Industry insiders say the government is likely to try to claw back money from tax breaks it granted to encourage exploration when oil prices were lower. The share of profits from each barrel is also likely to be on the agenda.

“I expect that everyone will come with great respect for the others,” Mr Egbogah says. “We’re going to negotiate in a very friendly mood, only for the best interests of one another.”

Oil industry analysts say majors accept that they will probably have to cede a degree of the profits from offshore fields, given the upward swing in prices. But they will be reluctant to make big concessions at a time of rising costs and uncertainty over Nigeria’s fiscal regime, particularly in the gas sector.

Executives working for the majors say moves to renegotiate contracts have contributed to a climate of uncertainty that could deter investment in Nigeria, where militant violence and gaps in the state’s funding of joint ventures have hit output.

Mr Egbogah downplayed the concerns, saying oil companies have been reassured by the government’s appointment of experienced figures to steer a wider process of reforms in the energy sector.

“There’s absolutely no reason for the nervousness.

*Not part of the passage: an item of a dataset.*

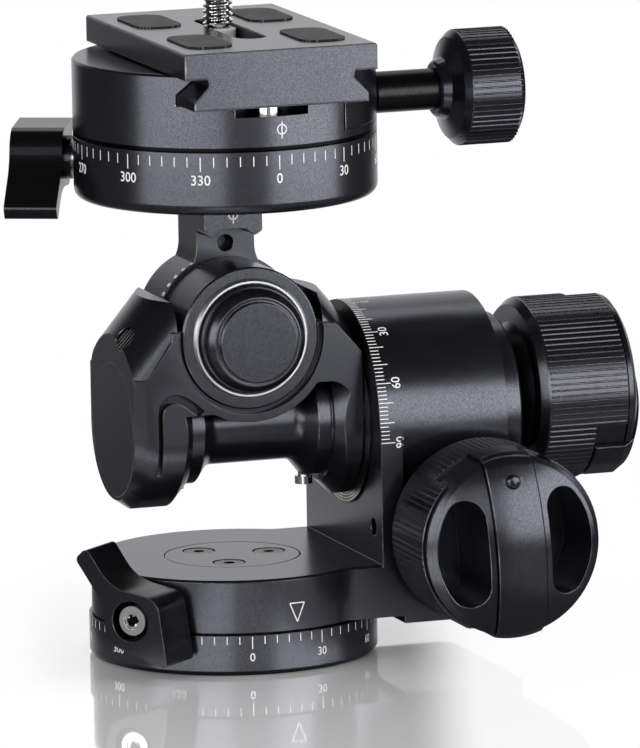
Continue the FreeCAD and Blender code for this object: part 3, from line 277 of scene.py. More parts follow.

In a way, I think we’ve come to a great deal of maturity in the way we approach the oil and gas business in the country today,” he says. “We’re are going to be doing things that bring the Nigerian oil and gas industry to the edge of the 21st century.”

Nigeria, seeking to diversify its partners away from the western majors, has started talks with Gazprom, the Russian state-owned energy giant, about a gas gathering project. Mr Egbogah says Gazprom is offering to spend “significant numbers” of billions of dollars on a project with Suntera, the Russian-Indian energy company, to harness gas to generate electricity.

Gazprom, he believes, is seeking to gain a strategic foothold in Nigeria, regarded as an increasingly important source of gas by the US and Europe. “I think they are looking at the overall scenario of gas competition and the world market, and Europe in particular. I think their approach is to position themselves to be quite relevant in that market.”